(Dataset items)
◇ ◇ ◇ ◇ ◇
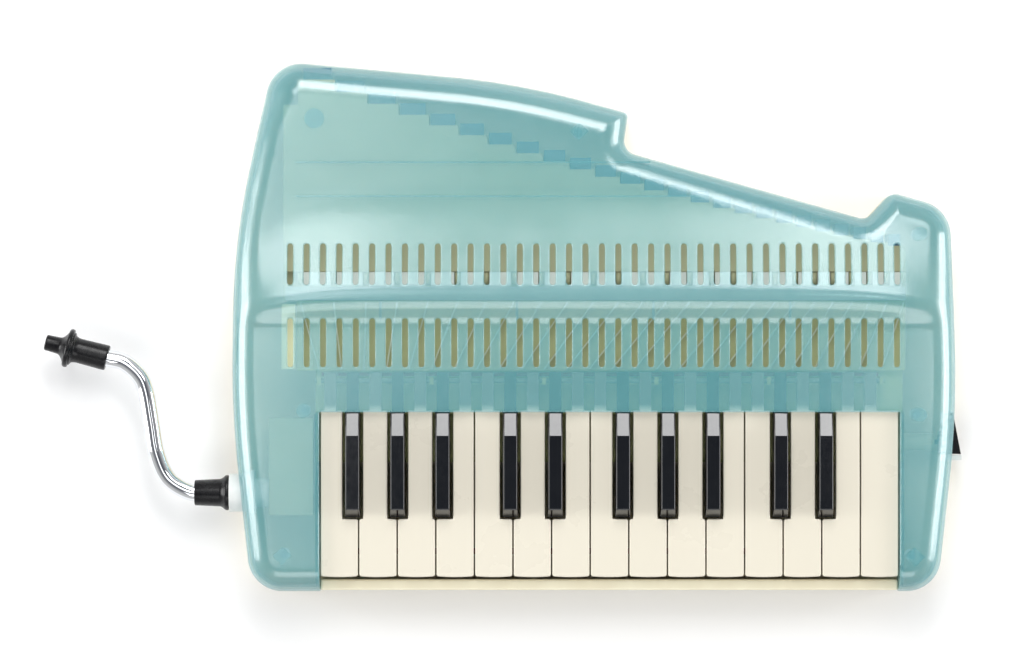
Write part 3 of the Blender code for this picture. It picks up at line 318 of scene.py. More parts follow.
def put(name, data):
    """A new object in the scene."""
    made = bpy.data.objects.new(name, data)
    bpy.context.scene.collection.objects.link(made)
    return made


def evaluated_mesh(made):
    graph = bpy.context.evaluated_depsgraph_get()
    return bpy.data.meshes.new_from_object(made.evaluated_get(graph))


def add_piece(name, form, look, node=None, body="casing", angle=38, flat=0.00002):
    """A finished piece from a bmesh or a mesh, riding on its body in place of a CAD node.

    Faces larger than flat stay flat, so that only the rounded edges are shaded as curves.
    """
    mesh = mesh_of(form) if isinstance(form, bmesh.types.BMesh) else form
    mesh.name = name
    mesh.materials.clear()
    mesh.materials.append(look)
    mesh.shade_smooth()
    mesh.set_sharp_from_angle(angle=math.radians(angle))
    for polygon in mesh.polygons:
        if polygon.area > flat or len(polygon.vertices) > 12:
            polygon.use_smooth = False
    piece = put(name, mesh)
    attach(piece, body)
    if node:
        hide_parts(node)


def add_rod(form, x, y, low, high, foot, top, sides):
    """Adds an upright rod, whose radii at its foot and its top are given."""
    rod = bmesh.ops.create_cone(form, cap_ends=True, segments=sides, radius1=foot, radius2=top,
                                depth=high - low)["verts"]
    bmesh.ops.translate(form, vec=(x, y, (low + high) / 2), verts=rod)


def rod_form(x, y, low, high, radius, sides=40):
    form = bmesh.new()
    add_rod(form, x, y, low, high, radius, radius, sides)
    return form


def box_form(x0, x1, y0, y1, z0, z1, round_by=0.0, segments=2):
    form = bmesh.new()
    bmesh.ops.create_cube(form, size=1.0)
    bmesh.ops.scale(form, vec=(x1 - x0, y1 - y0, z1 - z0), verts=form.verts)
    bmesh.ops.translate(form, vec=((x0 + x1) / 2, (y0 + y1) / 2, (z0 + z1) / 2), verts=form.verts)
    if round_by:
        bmesh.ops.bevel(form, geom=form.edges[:], offset=round_by, segments=segments,
                        profile=0.5, affect="EDGES")
    return form


def add_form(form, other):
    """Takes the faces of other into form, and frees other."""
    mesh = mesh_of(other)
    form.from_mesh(mesh)
    bpy.data.meshes.remove(mesh)


def sides_of(loop):
    """Each point of a closed loop with the next."""
    return zip(loop, loop[1:] + loop[:1])


def join_rings(form, rings):
    """Faces between each closed ring of vertices and the next."""
    for lower, upper in zip(rings, rings[1:]):
        for i in range(len(lower)):
            j = (i + 1) % len(lower)
            form.faces.new((lower[i], lower[j], upper[j], upper[i]))


def capped_form(rings):
    """A closed form from rings of points, each above the last."""
    form = bmesh.new()
    loops = [[form.verts.new(point) for point in ring] for ring in rings]
    join_rings(form, loops)
    form.faces.new(list(reversed(loops[0])))
    form.faces.new(loops[-1])
    return form


def face_out(form):
    bmesh.ops.recalc_face_normals(form, faces=form.faces)
    return form


def plate_form(outline, low, high):
    return capped_form([[(*point, z) for point in outline] for z in (low, high)])


def curve(first, at, last, steps=4):
    """Points of a corner rounded from first to last, with its tip at the point given."""
    for step in range(steps + 1):
        t = step / steps
        yield tuple(first * (1 - t) ** 2 + at * 2 * t * (1 - t) + last * t * t)


def rounded(corners, share=1.0):
    """The outline through corners (x, y, round_by), none rounded beyond that share of a side."""
    made = []
    for i, (x, y, round_by) in enumerate(corners):
        at = Vector((x, y))
        before = Vector(corners[i - 1][:2]) - at
        after = Vector(corners[(i + 1) % len(corners)][:2]) - at
        reach = min(round_by, before.length * share, after.length * share)
        if reach > 0:
            made += curve(at + before.normalized() * reach, at, at + after.normalized() * reach)
        else:
            made.append((x, y))
    return made


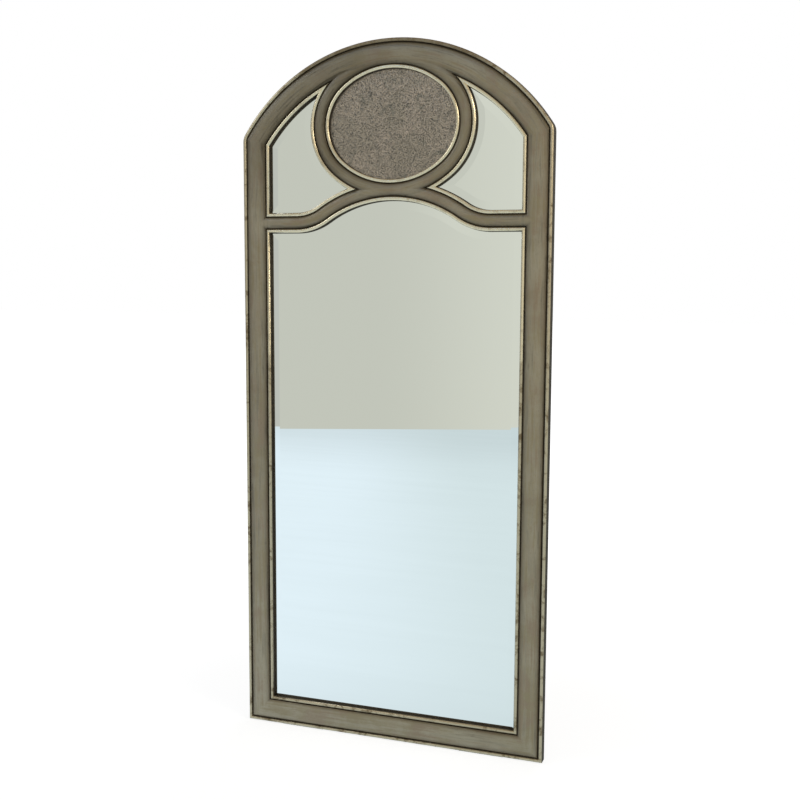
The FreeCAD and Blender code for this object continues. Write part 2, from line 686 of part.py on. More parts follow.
◇ ◇ ◇ ◇ ◇
> [JOB]:
All of the entries above should be written out again exactly.

> [THE COMPLETED TASK]:
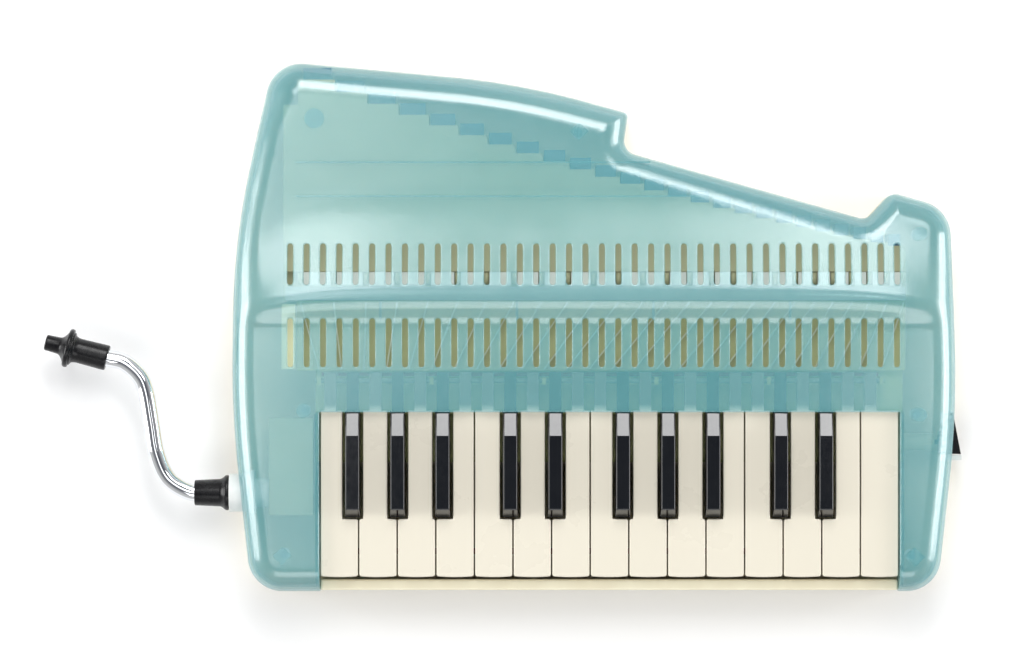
Write part 3 of the Blender code for this picture. It picks up at line 318 of scene.py. More parts follow.
def put(name, data):
    """A new object in the scene."""
    made = bpy.data.objects.new(name, data)
    bpy.context.scene.collection.objects.link(made)
    return made


def evaluated_mesh(made):
    graph = bpy.context.evaluated_depsgraph_get()
    return bpy.data.meshes.new_from_object(made.evaluated_get(graph))


def add_piece(name, form, look, node=None, body="casing", angle=38, flat=0.00002):
    """A finished piece from a bmesh or a mesh, riding on its body in place of a CAD node.

    Faces larger than flat stay flat, so that only the rounded edges are shaded as curves.
    """
    mesh = mesh_of(form) if isinstance(form, bmesh.types.BMesh) else form
    mesh.name = name
    mesh.materials.clear()
    mesh.materials.append(look)
    mesh.shade_smooth()
    mesh.set_sharp_from_angle(angle=math.radians(angle))
    for polygon in mesh.polygons:
        if polygon.area > flat or len(polygon.vertices) > 12:
            polygon.use_smooth = False
    piece = put(name, mesh)
    attach(piece, body)
    if node:
        hide_parts(node)


def add_rod(form, x, y, low, high, foot, top, sides):
    """Adds an upright rod, whose radii at its foot and its top are given."""
    rod = bmesh.ops.create_cone(form, cap_ends=True, segments=sides, radius1=foot, radius2=top,
                                depth=high - low)["verts"]
    bmesh.ops.translate(form, vec=(x, y, (low + high) / 2), verts=rod)


def rod_form(x, y, low, high, radius, sides=40):
    form = bmesh.new()
    add_rod(form, x, y, low, high, radius, radius, sides)
    return form


def box_form(x0, x1, y0, y1, z0, z1, round_by=0.0, segments=2):
    form = bmesh.new()
    bmesh.ops.create_cube(form, size=1.0)
    bmesh.ops.scale(form, vec=(x1 - x0, y1 - y0, z1 - z0), verts=form.verts)
    bmesh.ops.translate(form, vec=((x0 + x1) / 2, (y0 + y1) / 2, (z0 + z1) / 2), verts=form.verts)
    if round_by:
        bmesh.ops.bevel(form, geom=form.edges[:], offset=round_by, segments=segments,
                        profile=0.5, affect="EDGES")
    return form


def add_form(form, other):
    """Takes the faces of other into form, and frees other."""
    mesh = mesh_of(other)
    form.from_mesh(mesh)
    bpy.data.meshes.remove(mesh)


def sides_of(loop):
    """Each point of a closed loop with the next."""
    return zip(loop, loop[1:] + loop[:1])


def join_rings(form, rings):
    """Faces between each closed ring of vertices and the next."""
    for lower, upper in zip(rings, rings[1:]):
        for i in range(len(lower)):
            j = (i + 1) % len(lower)
            form.faces.new((lower[i], lower[j], upper[j], upper[i]))


def capped_form(rings):
    """A closed form from rings of points, each above the last."""
    form = bmesh.new()
    loops = [[form.verts.new(point) for point in ring] for ring in rings]
    join_rings(form, loops)
    form.faces.new(list(reversed(loops[0])))
    form.faces.new(loops[-1])
    return form


def face_out(form):
    bmesh.ops.recalc_face_normals(form, faces=form.faces)
    return form


def plate_form(outline, low, high):
    return capped_form([[(*point, z) for point in outline] for z in (low, high)])


def curve(first, at, last, steps=4):
    """Points of a corner rounded from first to last, with its tip at the point given."""
    for step in range(steps + 1):
        t = step / steps
        yield tuple(first * (1 - t) ** 2 + at * 2 * t * (1 - t) + last * t * t)


def rounded(corners, share=1.0):
    """The outline through corners (x, y, round_by), none rounded beyond that share of a side."""
    made = []
    for i, (x, y, round_by) in enumerate(corners):
        at = Vector((x, y))
        before = Vector(corners[i - 1][:2]) - at
        after = Vector(corners[(i + 1) % len(corners)][:2]) - at
        reach = min(round_by, before.length * share, after.length * share)
        if reach > 0:
            made += curve(at + before.normalized() * reach, at, at + after.normalized() * reach)
        else:
            made.append((x, y))
    return made


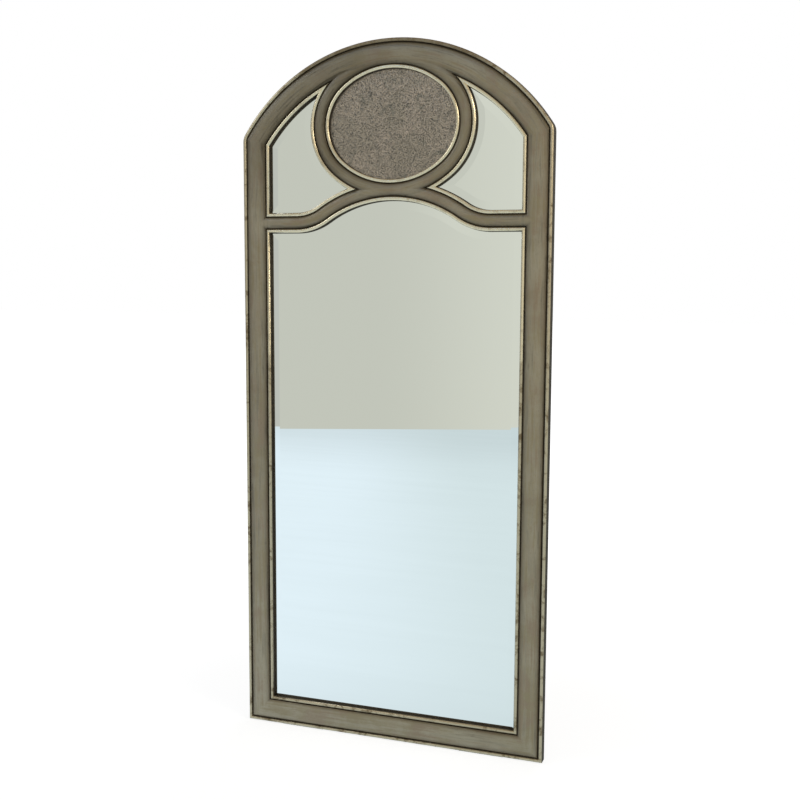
The FreeCAD and Blender code for this object continues. Write part 2, from line 686 of part.py on. More parts follow.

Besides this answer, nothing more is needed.